Alla Borisyuk

Andrew Liu, Alla Borisyuk

Navigation is a complex skill with a long history of research in animals and humans. In this work, we simulate the Morris Water Maze in 2D to train deep reinforcement learning agents. We perform automatic classification of navigation strategies, analyze the distribution of strategies used by artificial agents, and compare them with experimental data to show similar learning dynamics as those seen in humans and rodents. We develop environment-specific auxiliary tasks and examine factors affecting their usefulness. We suggest that the most beneficial tasks are potentially more biologically feasible for real agents to use. Lastly, we explore the development of internal representations in the activations of artificial agent neural networks. These representations resemble place cells and head-direction cells found in mouse brains, and their presence has correlation to the navigation strategies that artificial agents employ.

Andrew Liu, Alla Borisyuk

We developed a simulated environment to train deep reinforcement learning agents on a shortcut usage navigation task, motivated by the Dual Solutions Paradigm test used for human navigators. We manipulated the frequency with which agents were exposed to a shortcut and a navigation cue, to investigate how these factors influence shortcut usage development.

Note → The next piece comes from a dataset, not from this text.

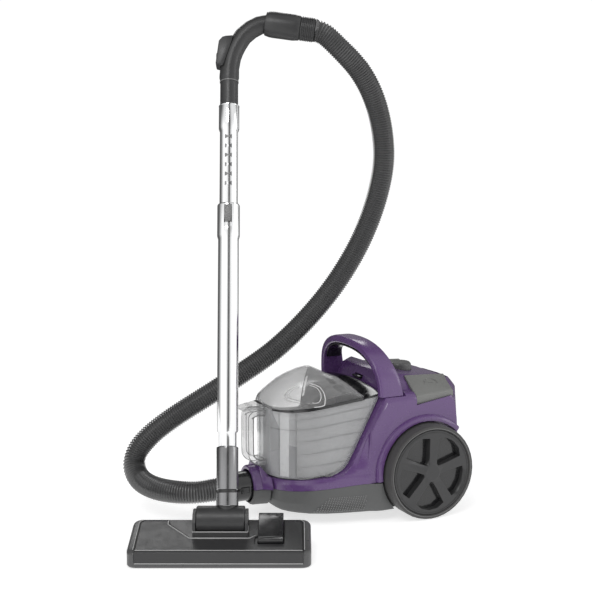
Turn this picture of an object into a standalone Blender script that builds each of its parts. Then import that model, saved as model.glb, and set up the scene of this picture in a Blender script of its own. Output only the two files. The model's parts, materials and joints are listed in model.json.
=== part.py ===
"""Bagless cylinder vacuum cleaner: wheeled canister, dust bin, hose, telescopic wand, floor head.

Row frame in metres: +Z up, the canister's nose points along -X and its near side along -Y.
"""

import math

import bmesh
import bpy
from mathutils import Matrix, Vector

# ---------------------------------------------------------------- placing
AXLE = Vector((0.216, 0.061, 0.0))
WAND_FOOT = Vector((-0.1744, -0.0963, 0.058))
VIEW_TURN = math.radians(-25.26)
WAND_LEAN = math.radians(20.0)
WAND_SIDE_LEAN = -0.0078
HEAD_SHIFT = -0.010

# ---------------------------------------------------------------- canister
GAP = 0.0003
WHEEL_R = 0.0845
WHEEL_OUT = 0.1526
WHEEL_IN = 0.1175
WELL_R = 0.0890
WELL_IN = 0.1125
SEAM_Z = 0.0715
BASE_Z = 0.0190
FRONT_X = -0.2590
REAR_X = 0.1210
SIDE_Y = 0.1250
WALL = 0.0030
INLET_Z = 0.0575
MOUTH_X = -0.2895

# ---------------------------------------------------------------- wand
TUBE_R = 0.0175
INNER_R = 0.0157
COLLAR_R = 0.0193
SOCKET_R = 0.0178

# ---------------------------------------------------------------- hose
HOSE_R = 0.0202
HOSE_WALL = 0.0020

for old in list(bpy.data.objects):
    bpy.data.objects.remove(old)


# ---------------------------------------------------------------- helpers
def material(name, color, rough=0.45, metal=0.0, alpha=1.0):
    made = bpy.data.materials.new(name)
    made.use_nodes = True
    shader = made.node_tree.nodes["Principled BSDF"]
    shader.inputs["Base Color"].default_value = (*color, 1.0)
    shader.inputs["Roughness"].default_value = rough
    shader.inputs["Metallic"].default_value = metal
    shader.inputs["Alpha"].default_value = alpha
    return made


PURPLE = material("purple", (0.115, 0.062, 0.185), 0.3)
GREY = material("grey", (0.105, 0.107, 0.105), 0.5)
CHARCOAL = material("charcoal", (0.055, 0.056, 0.058), 0.45)
BLACK = material("black", (0.02, 0.02, 0.022), 0.35)
RUBBER = material("rubber", (0.045, 0.045, 0.046), 0.7)
OLIVE = material("olive", (0.16, 0.165, 0.155), 0.5)
CLEAR = material("clear", (0.8, 0.82, 0.83), 0.08, 0.0, 0.35)
SMOKE = material("smoke", (0.25, 0.25, 0.25), 0.3)
CHROME = material("chrome", (0.75, 0.76, 0.77), 0.12, 1.0)
GUNMETAL = material("gunmetal", (0.2, 0.2, 0.205), 0.3, 0.6)
STEEL = material("steel", (0.5, 0.5, 0.5), 0.4, 1.0)


def empty(name, matrix):
    made = bpy.data.objects.new(name, None)
    bpy.context.scene.collection.objects.link(made)
    made.matrix_world = matrix
    return made


def flat(face):
    """True where the face's corners lie in one plane."""
    start = face.verts[0].co
    normal = face.normal
    return all(abs((corner.co - start).dot(normal)) < 2e-6 for corner in face.verts)


def solid(name, verts, faces, look, parent=None, pivot=(0, 0, 0), cutter=False):
    """One closed mesh object. Its origin is put at pivot, in the parent's frame."""
    shift = Vector(pivot)
    mesh = bpy.data.meshes.new(name)
    mesh.from_pydata([tuple(Vector(v) - shift) for v in verts], [], faces)
    work = bmesh.new()
    work.from_mesh(mesh)
    bmesh.ops.remove_doubles(work, verts=work.verts, dist=1e-7)
    uneven = [face for face in work.faces if not flat(face)]
    bmesh.ops.triangulate(work, faces=uneven)
    bmesh.ops.recalc_face_normals(work, faces=work.faces)
    if work.calc_volume(signed=True) < 0:
        bmesh.ops.reverse_faces(work, faces=work.faces)
    work.to_mesh(mesh)
    work.free()
    made = bpy.data.objects.new(name, mesh)
    bpy.context.scene.collection.objects.link(made)
    made.parent = parent
    made.location = shift
    if look:
        mesh.materials.append(look)
    if cutter:
        made.hide_render = True
        made.display_type = "WIRE"
    return made


def grid_faces(rows, cols, wrap_rows=False, wrap_cols=True):
    faces = []
    for i in range(rows if wrap_rows else rows - 1):
        for j in range(cols if wrap_cols else cols - 1):
            a = i * cols + j
            b = i * cols + (j + 1) % cols
            c = ((i + 1) % rows) * cols + (j + 1) % cols
            d = ((i + 1) % rows) * cols + j
            faces.append((a, b, c, d))
    return faces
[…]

We find that all agents rapidly achieve optimal performance in closed shortcut trials once initial learning starts. However, their navigation speed and shortcut usage when it is open happen faster in agents with higher shortcut exposure. Analysis of the agents' artificial neural networks activity revealed that frequent presentation of a cue initially resulted in better encoding of the cue in the activity of individual nodes, compared to agents who encountered the cue less often. However, stronger cue representations were ultimately formed through the use of the cue in the context of navigation planning, rather than simply through exposure. We found that in all agents, spatial representations develop early in training and subsequently stabilize before navigation strategies fully develop, suggesting that having spatially consistent activations is necessary for basic navigation, but insufficient for advanced strategies. Further, using new analysis techniques, we found that the planned trajectory rather than the agent's immediate location is encoded in the agent's networks. Moreover, the encoding is represented at the population rather than the individual node level. These techniques could have broader applications in studying neural activity across populations of neurons or network nodes beyond individual activity patterns.